_DATA SUPPLIED_
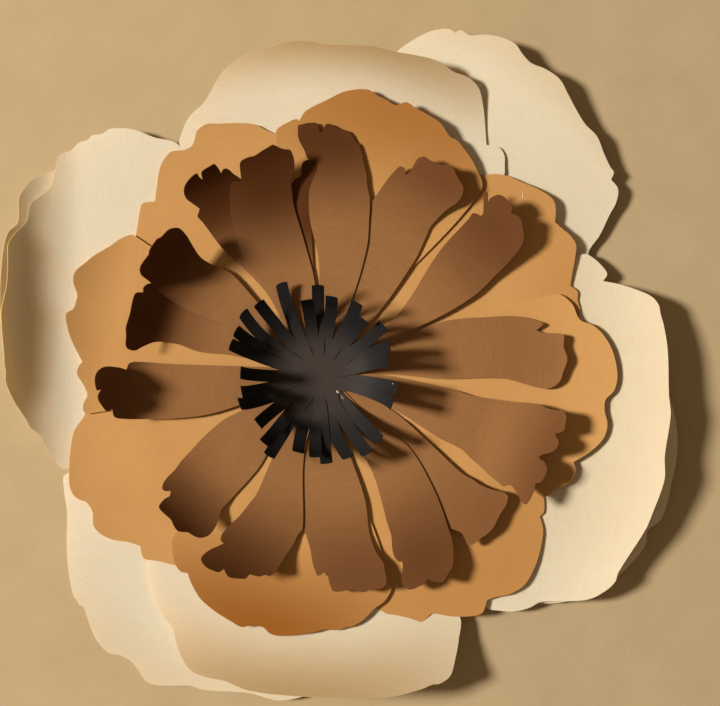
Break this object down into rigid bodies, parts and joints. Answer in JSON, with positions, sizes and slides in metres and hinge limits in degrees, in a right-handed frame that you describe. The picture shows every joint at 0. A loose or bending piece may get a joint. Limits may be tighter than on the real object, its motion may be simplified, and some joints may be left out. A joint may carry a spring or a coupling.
{
  "type": "giant paper flower",
  "caption": "Large handmade paper flower for a wall or table: curled card petals in cream, orange and brown around a black fringed centre, glued on a card disc.",
  "frame": {"origin": "middle of the back face of the backing disc, which the flower rests on", "axes": "+Z out of the flower's face, away from what it rests on; +X to the picture's right and +Y to the picture's top, across the petals"},
  "size_m": [0.472, 0.4698, 0.0569],
  "materials": {
    "backing_card": "matt uncoated card",
    "cream_card": "matt textured card",
    "orange_card": "matt textured card",
    "brown_card": "matt textured card",
    "black_card": "matt card"
  },
  "bodies": {
    "root": {"backing_disc": "backing_card", "outer_petal_lower_top_right": "cream_card", "outer_petal_lower_left": "cream_card", "outer_petal_lower_bottom": "cream_card", "outer_petal_lower_right": "cream_card", "outer_petal_upper_top": "cream_card", "outer_petal_upper_left": "cream_card", "outer_petal_upper_bottom": "cream_card", "outer_petal_upper_right": "cream_card", "middle_petal_lower_top_right": "orange_card", "middle_petal_lower_top_left": "orange_card", "middle_petal_lower_left": "orange_card", "middle_petal_lower_bottom": "orange_card", "middle_petal_upper_top": "orange_card", "middle_petal_upper_left": "orange_card", "middle_petal_upper_bottom": "orange_card", "middle_petal_upper_right": "orange_card", "inner_petal_01": "brown_card", "inner_petal_02": "brown_card", "inner_petal_03": "brown_card", "inner_petal_04": "brown_card", "inner_petal_05": "brown_card", "inner_petal_06": "brown_card", "inner_petal_07": "brown_card", "inner_petal_08": "brown_card", "inner_petal_09": "brown_card", "inner_petal_10": "brown_card", "inner_petal_11": "brown_card", "inner_petal_12": "brown_card", "inner_petal_13": "brown_card", "inner_petal_14": "brown_card", "inner_petal_15": "brown_card", "inner_petal_16": "brown_card", "fringed_centre_lower": "black_card", "fringed_centre_upper": "black_card"}
  },
  "joints": []
}
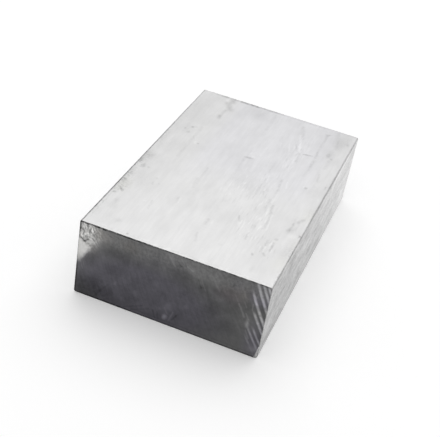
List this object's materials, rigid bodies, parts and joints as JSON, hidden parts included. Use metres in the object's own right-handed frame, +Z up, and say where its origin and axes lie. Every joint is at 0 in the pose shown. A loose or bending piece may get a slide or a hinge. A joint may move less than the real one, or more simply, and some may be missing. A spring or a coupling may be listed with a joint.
{
  "type": "aluminium block",
  "caption": "Rectangular block of solid aluminium flat bar, sawn square to length, with slightly rounded long edges; raw stock for machining.",
  "frame": {"origin": "middle of the wide face that the block lies on", "axes": "+Z up out of the wide face, +Y along the bar's length from the near sawn end to the far one, +X across the bar's width"},
  "size_m": [0.09, 0.15, 0.04],
  "materials": {
    "mill_aluminium": "mill finish with lengthwise die lines; the two ends are rough sawn"
  },
  "bodies": {
    "root": {"aluminium_block": "mill_aluminium"}
  },
  "joints": []
}
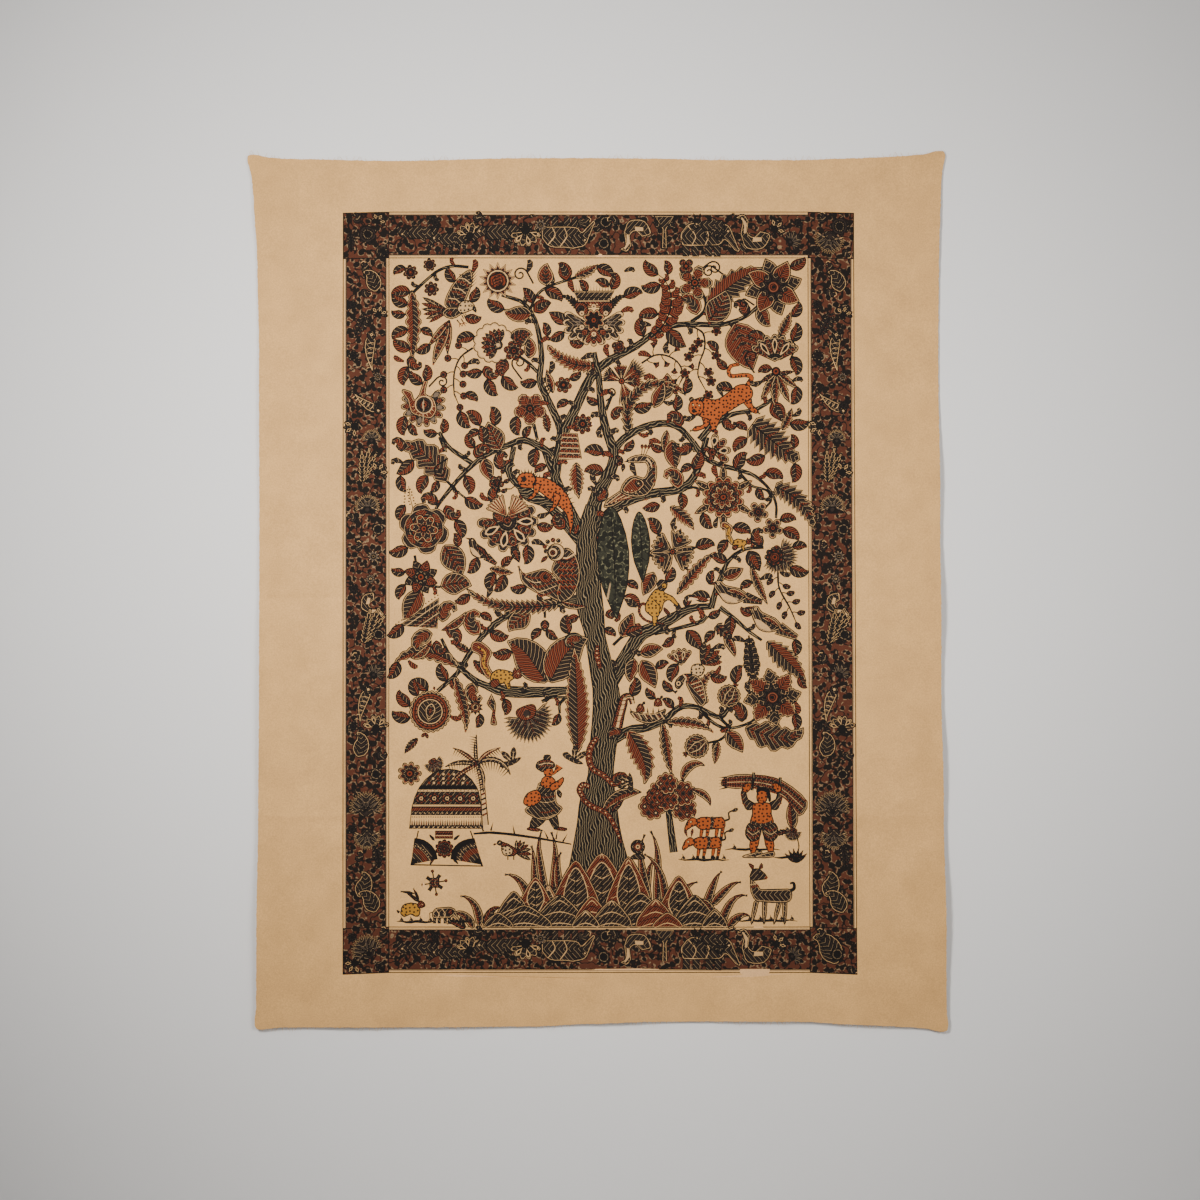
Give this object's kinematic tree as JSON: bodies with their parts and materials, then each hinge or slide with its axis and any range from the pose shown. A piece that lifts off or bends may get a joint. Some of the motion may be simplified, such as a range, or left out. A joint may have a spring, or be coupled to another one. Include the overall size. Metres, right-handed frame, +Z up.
{
  "type": "kalamkari panel",
  "caption": "Cotton cloth hung by its top edge, block printed and painted with a tree full of birds and animals inside a figured border.",
  "frame": {"origin": "middle of the top edge, in the plane of the wall that the cloth hangs on", "axes": "+Z up, +X to the right as seen from the front, and the printed face looks along -Y"},
  "size_m": [1.1265, 0.0154, 1.418],
  "materials": {
    "cotton": "matt plain-woven cotton, tan from myrobalan, with printed and painted dyes in black, grey-brown, red-brown, orange, yellow and dark green"
  },
  "bodies": {
    "root": {"cloth_panel": "cotton"}
  },
  "joints": []
}
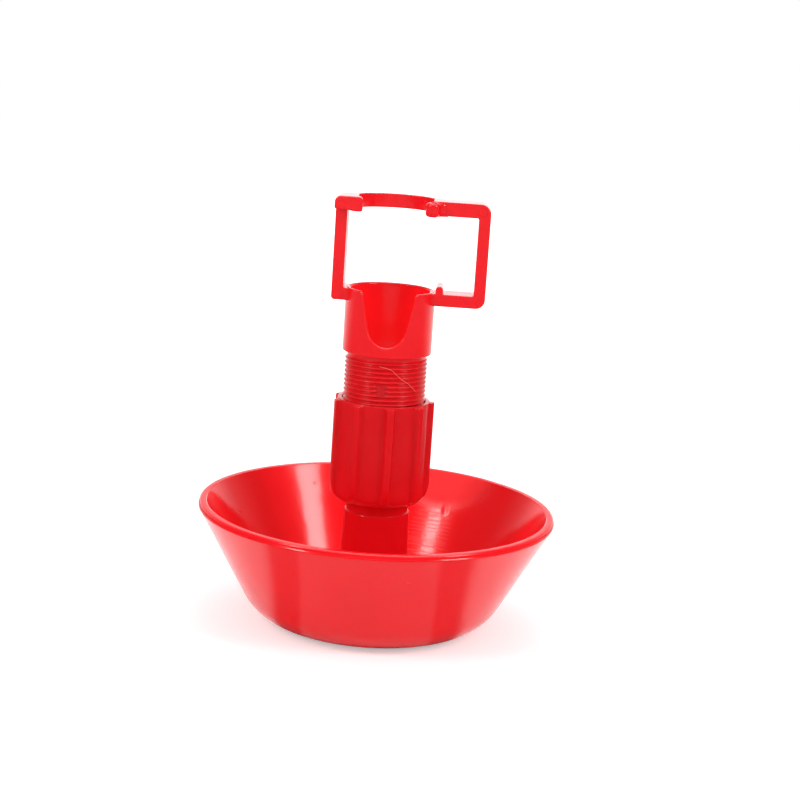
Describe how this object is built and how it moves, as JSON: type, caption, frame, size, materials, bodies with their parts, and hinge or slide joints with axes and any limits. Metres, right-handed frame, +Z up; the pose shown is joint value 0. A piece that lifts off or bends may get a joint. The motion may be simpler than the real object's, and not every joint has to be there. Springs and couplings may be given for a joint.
{
  "type": "poultry drinking cup",
  "caption": "Hanging drip and drinking cup for poultry: flared bowl on a hollow post, ribbed adjusting sleeve, and a threaded hanger with notched collar, open frame and snap ring.",
  "frame": {"origin": "centre of the bowl's flat underside, on the axis of the post, sleeve and tube", "axes": "+Z up along the post and tube; -Y is the front, where the collar has its notch and the snap ring its mouth; +X is the side that the frame reaches furthest to"},
  "size_m": [0.075, 0.075, 0.09],
  "materials": {
    "bowl": "glossy moulded red plastic",
    "sleeve": "glossy moulded red plastic",
    "hanger": "glossy moulded red plastic"
  },
  "bodies": {
    "bowl": {"bowl": "bowl"},
    "sleeve": {"adjusting_sleeve": "sleeve"},
    "hanger": {"hanger": "hanger"}
  },
  "joints": [
    {"name": "sleeve_turn", "type": "hinge", "parent": "bowl", "child": "sleeve", "pos_m": [0, 0, 0.037], "axis": [0, 0, 1], "range_deg": [-2268, 3636]},
    {"name": "hanger_lift", "type": "slide", "parent": "bowl", "child": "hanger", "axis": [0, 0, 1], "range_m": [-0.00965, 0.00605]}
  ],
  "couplings": [
    {"joint": "hanger_lift", "follows": "sleeve_turn", "m_per_rad": -0.0001512}
  ]
}
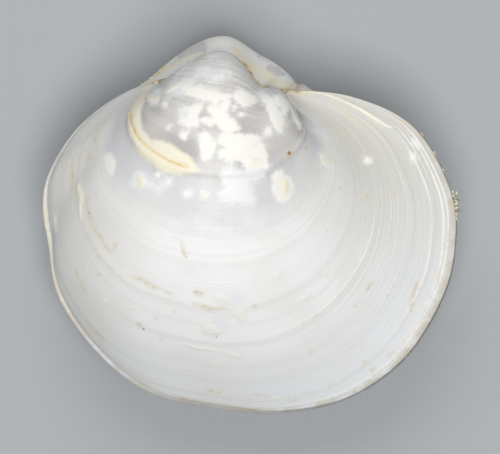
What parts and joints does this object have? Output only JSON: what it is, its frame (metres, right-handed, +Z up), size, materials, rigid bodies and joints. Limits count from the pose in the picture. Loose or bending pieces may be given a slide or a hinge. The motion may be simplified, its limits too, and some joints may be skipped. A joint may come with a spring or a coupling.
{
  "type": "bivalve shell",
  "caption": "Small rounded white lucine clam shell with both valves closed, its beaks curled over the hinge, lying on its left valve.",
  "frame": {"origin": "middle of the small flat under the left valve, on which the shell rests", "axes": "+X to the front of the shell along its hinge, +Z up, out of the right valve's side, and +Y to the hinge side, which is held 10.5 degrees up"},
  "size_m": [0.0101, 0.0091, 0.0065],
  "materials": {
    "right_shell": "satin",
    "left_shell": "satin",
    "ligament": "satin"
  },
  "bodies": {
    "root": {"right_valve": "right_shell", "left_valve": "left_shell", "ligament": "ligament"}
  },
  "joints": []
}
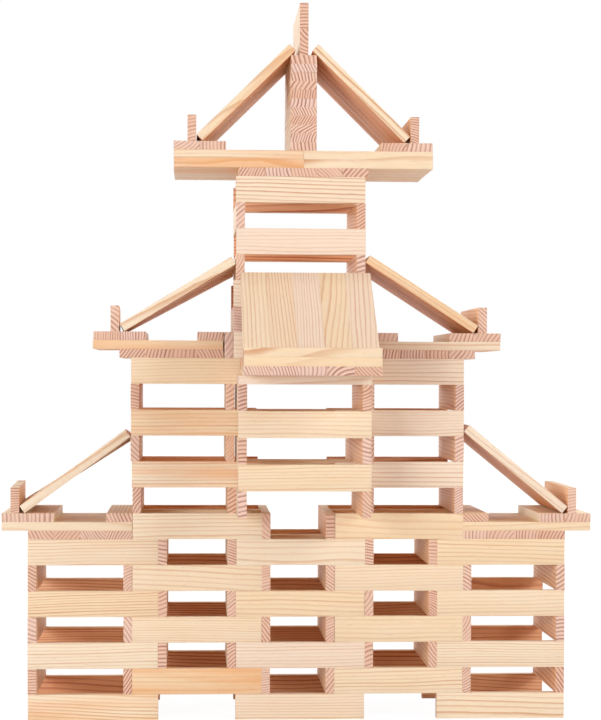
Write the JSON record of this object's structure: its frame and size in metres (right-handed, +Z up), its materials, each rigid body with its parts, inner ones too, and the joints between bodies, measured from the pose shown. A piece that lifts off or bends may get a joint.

_SET PROBLEM_
Give an exact copy of all the data shown above.

_TASK OUTPUT_
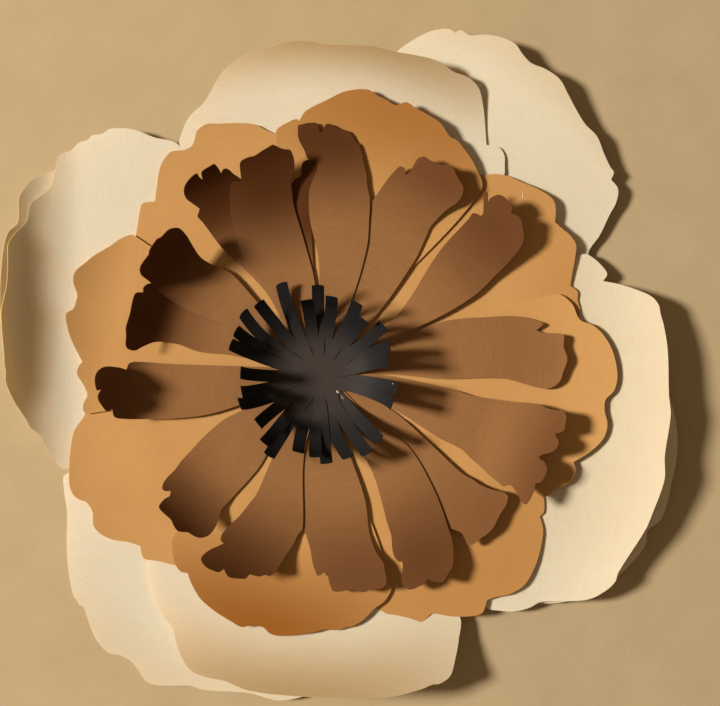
Break this object down into rigid bodies, parts and joints. Answer in JSON, with positions, sizes and slides in metres and hinge limits in degrees, in a right-handed frame that you describe. The picture shows every joint at 0. A loose or bending piece may get a joint. Limits may be tighter than on the real object, its motion may be simplified, and some joints may be left out. A joint may carry a spring or a coupling.
{
  "type": "giant paper flower",
  "caption": "Large handmade paper flower for a wall or table: curled card petals in cream, orange and brown around a black fringed centre, glued on a card disc.",
  "frame": {"origin": "middle of the back face of the backing disc, which the flower rests on", "axes": "+Z out of the flower's face, away from what it rests on; +X to the picture's right and +Y to the picture's top, across the petals"},
  "size_m": [0.472, 0.4698, 0.0569],
  "materials": {
    "backing_card": "matt uncoated card",
    "cream_card": "matt textured card",
    "orange_card": "matt textured card",
    "brown_card": "matt textured card",
    "black_card": "matt card"
  },
  "bodies": {
    "root": {"backing_disc": "backing_card", "outer_petal_lower_top_right": "cream_card", "outer_petal_lower_left": "cream_card", "outer_petal_lower_bottom": "cream_card", "outer_petal_lower_right": "cream_card", "outer_petal_upper_top": "cream_card", "outer_petal_upper_left": "cream_card", "outer_petal_upper_bottom": "cream_card", "outer_petal_upper_right": "cream_card", "middle_petal_lower_top_right": "orange_card", "middle_petal_lower_top_left": "orange_card", "middle_petal_lower_left": "orange_card", "middle_petal_lower_bottom": "orange_card", "middle_petal_upper_top": "orange_card", "middle_petal_upper_left": "orange_card", "middle_petal_upper_bottom": "orange_card", "middle_petal_upper_right": "orange_card", "inner_petal_01": "brown_card", "inner_petal_02": "brown_card", "inner_petal_03": "brown_card", "inner_petal_04": "brown_card", "inner_petal_05": "brown_card", "inner_petal_06": "brown_card", "inner_petal_07": "brown_card", "inner_petal_08": "brown_card", "inner_petal_09": "brown_card", "inner_petal_10": "brown_card", "inner_petal_11": "brown_card", "inner_petal_12": "brown_card", "inner_petal_13": "brown_card", "inner_petal_14": "brown_card", "inner_petal_15": "brown_card", "inner_petal_16": "brown_card", "fringed_centre_lower": "black_card", "fringed_centre_upper": "black_card"}
  },
  "joints": []
}
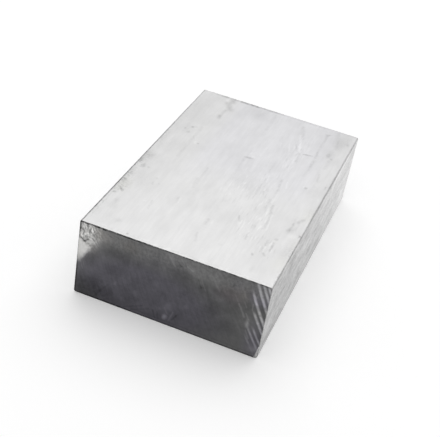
List this object's materials, rigid bodies, parts and joints as JSON, hidden parts included. Use metres in the object's own right-handed frame, +Z up, and say where its origin and axes lie. Every joint is at 0 in the pose shown. A loose or bending piece may get a slide or a hinge. A joint may move less than the real one, or more simply, and some may be missing. A spring or a coupling may be listed with a joint.
{
  "type": "aluminium block",
  "caption": "Rectangular block of solid aluminium flat bar, sawn square to length, with slightly rounded long edges; raw stock for machining.",
  "frame": {"origin": "middle of the wide face that the block lies on", "axes": "+Z up out of the wide face, +Y along the bar's length from the near sawn end to the far one, +X across the bar's width"},
  "size_m": [0.09, 0.15, 0.04],
  "materials": {
    "mill_aluminium": "mill finish with lengthwise die lines; the two ends are rough sawn"
  },
  "bodies": {
    "root": {"aluminium_block": "mill_aluminium"}
  },
  "joints": []
}
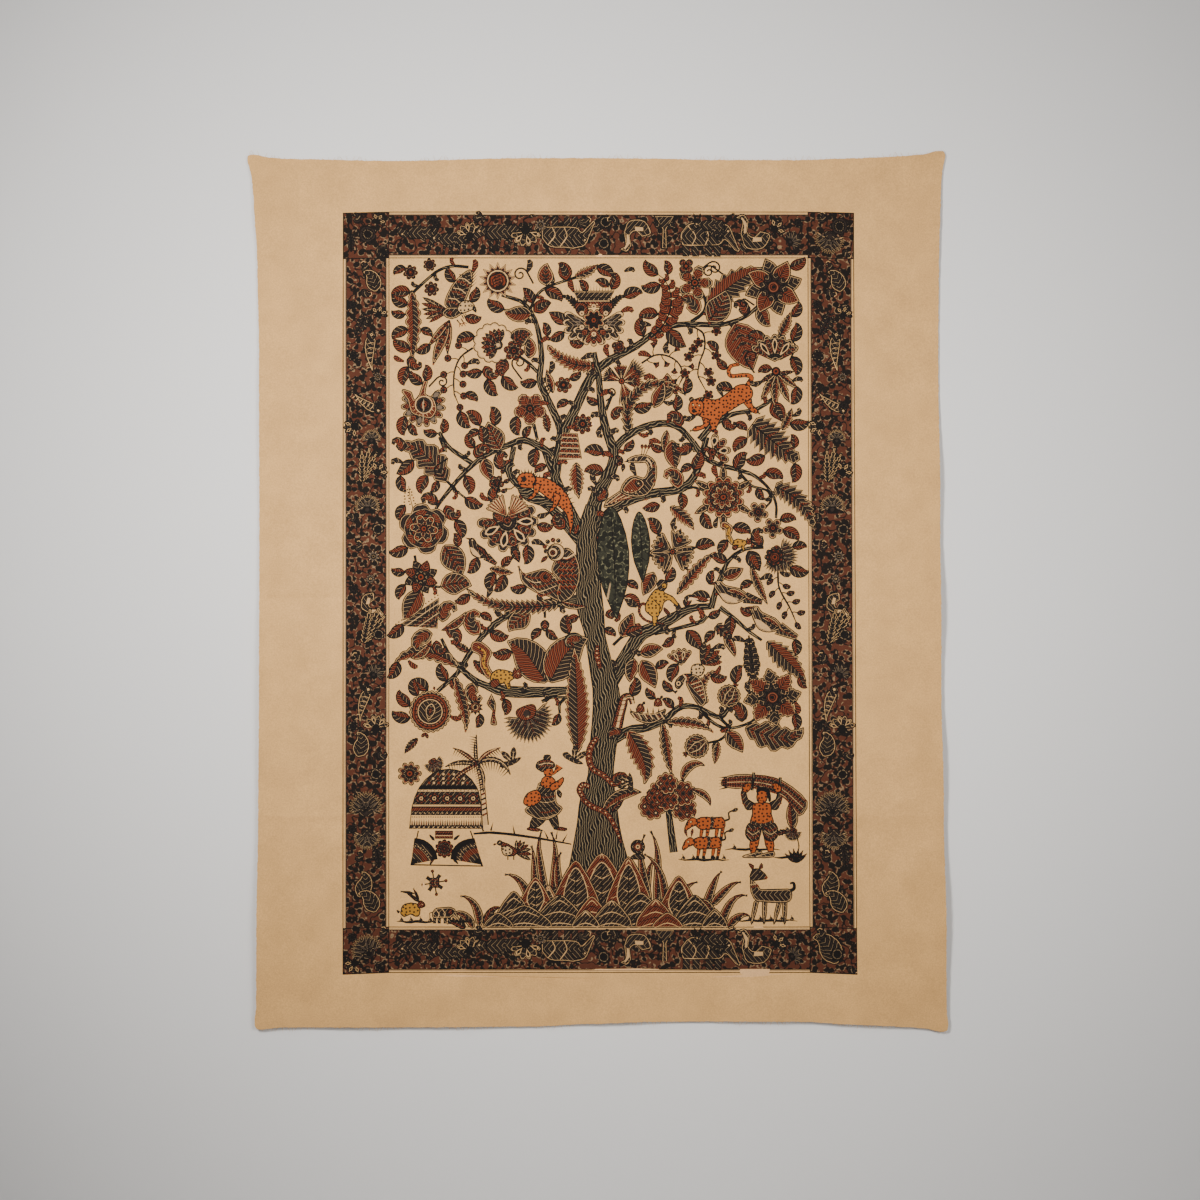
Give this object's kinematic tree as JSON: bodies with their parts and materials, then each hinge or slide with its axis and any range from the pose shown. A piece that lifts off or bends may get a joint. Some of the motion may be simplified, such as a range, or left out. A joint may have a spring, or be coupled to another one. Include the overall size. Metres, right-handed frame, +Z up.
{
  "type": "kalamkari panel",
  "caption": "Cotton cloth hung by its top edge, block printed and painted with a tree full of birds and animals inside a figured border.",
  "frame": {"origin": "middle of the top edge, in the plane of the wall that the cloth hangs on", "axes": "+Z up, +X to the right as seen from the front, and the printed face looks along -Y"},
  "size_m": [1.1265, 0.0154, 1.418],
  "materials": {
    "cotton": "matt plain-woven cotton, tan from myrobalan, with printed and painted dyes in black, grey-brown, red-brown, orange, yellow and dark green"
  },
  "bodies": {
    "root": {"cloth_panel": "cotton"}
  },
  "joints": []
}
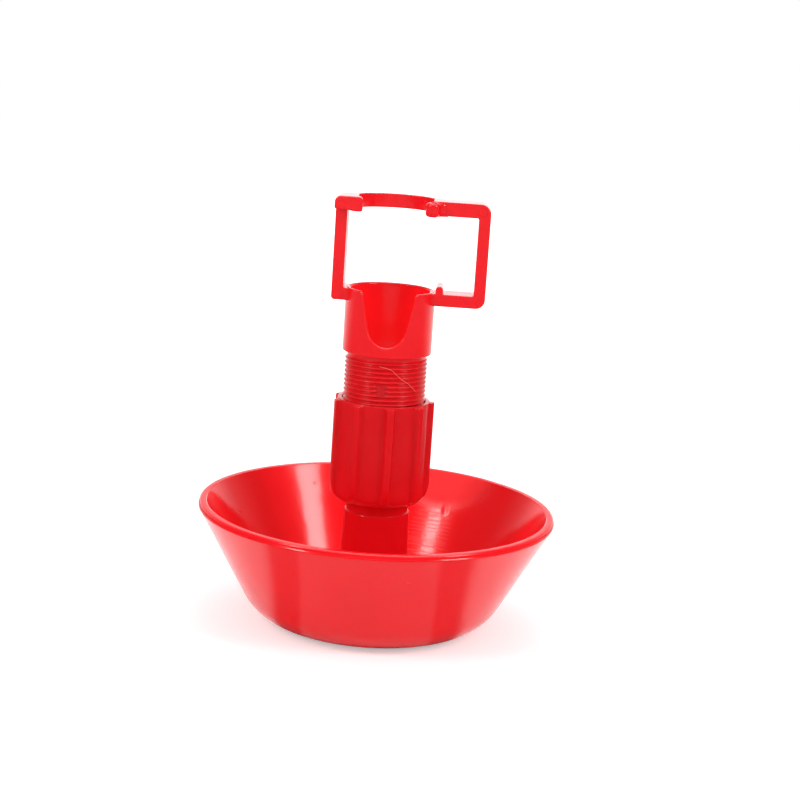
Describe how this object is built and how it moves, as JSON: type, caption, frame, size, materials, bodies with their parts, and hinge or slide joints with axes and any limits. Metres, right-handed frame, +Z up; the pose shown is joint value 0. A piece that lifts off or bends may get a joint. The motion may be simpler than the real object's, and not every joint has to be there. Springs and couplings may be given for a joint.
{
  "type": "poultry drinking cup",
  "caption": "Hanging drip and drinking cup for poultry: flared bowl on a hollow post, ribbed adjusting sleeve, and a threaded hanger with notched collar, open frame and snap ring.",
  "frame": {"origin": "centre of the bowl's flat underside, on the axis of the post, sleeve and tube", "axes": "+Z up along the post and tube; -Y is the front, where the collar has its notch and the snap ring its mouth; +X is the side that the frame reaches furthest to"},
  "size_m": [0.075, 0.075, 0.09],
  "materials": {
    "bowl": "glossy moulded red plastic",
    "sleeve": "glossy moulded red plastic",
    "hanger": "glossy moulded red plastic"
  },
  "bodies": {
    "bowl": {"bowl": "bowl"},
    "sleeve": {"adjusting_sleeve": "sleeve"},
    "hanger": {"hanger": "hanger"}
  },
  "joints": [
    {"name": "sleeve_turn", "type": "hinge", "parent": "bowl", "child": "sleeve", "pos_m": [0, 0, 0.037], "axis": [0, 0, 1], "range_deg": [-2268, 3636]},
    {"name": "hanger_lift", "type": "slide", "parent": "bowl", "child": "hanger", "axis": [0, 0, 1], "range_m": [-0.00965, 0.00605]}
  ],
  "couplings": [
    {"joint": "hanger_lift", "follows": "sleeve_turn", "m_per_rad": -0.0001512}
  ]
}
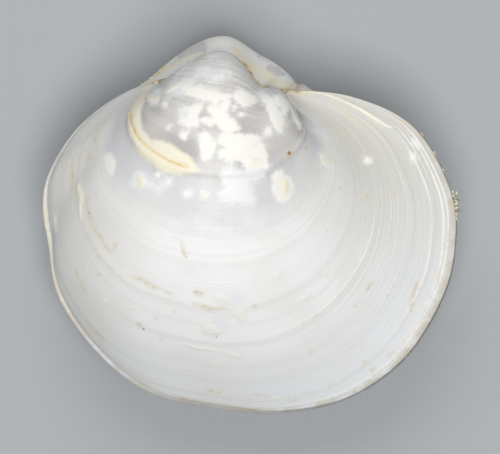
What parts and joints does this object have? Output only JSON: what it is, its frame (metres, right-handed, +Z up), size, materials, rigid bodies and joints. Limits count from the pose in the picture. Loose or bending pieces may be given a slide or a hinge. The motion may be simplified, its limits too, and some joints may be skipped. A joint may come with a spring or a coupling.
{
  "type": "bivalve shell",
  "caption": "Small rounded white lucine clam shell with both valves closed, its beaks curled over the hinge, lying on its left valve.",
  "frame": {"origin": "middle of the small flat under the left valve, on which the shell rests", "axes": "+X to the front of the shell along its hinge, +Z up, out of the right valve's side, and +Y to the hinge side, which is held 10.5 degrees up"},
  "size_m": [0.0101, 0.0091, 0.0065],
  "materials": {
    "right_shell": "satin",
    "left_shell": "satin",
    "ligament": "satin"
  },
  "bodies": {
    "root": {"right_valve": "right_shell", "left_valve": "left_shell", "ligament": "ligament"}
  },
  "joints": []
}
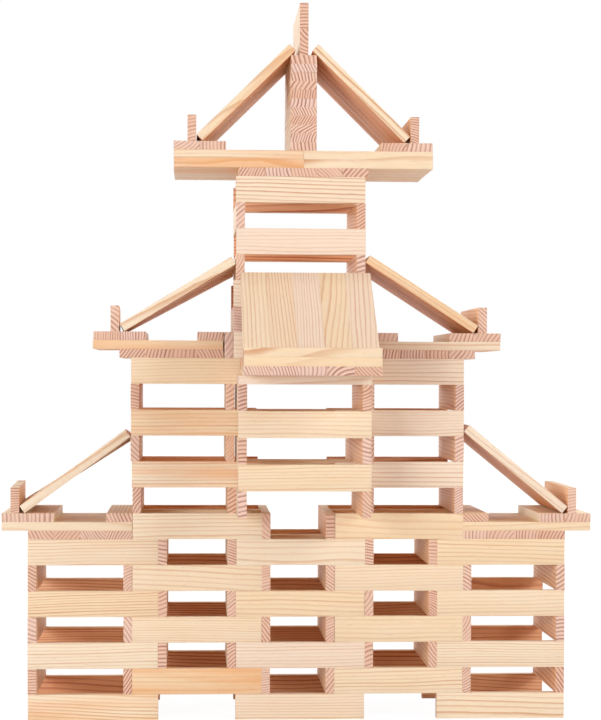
Write the JSON record of this object's structure: its frame and size in metres (right-handed, +Z up), its materials, each rigid body with its parts, inner ones too, and the joints between bodies, measured from the pose shown. A piece that lifts off or bends may get a joint.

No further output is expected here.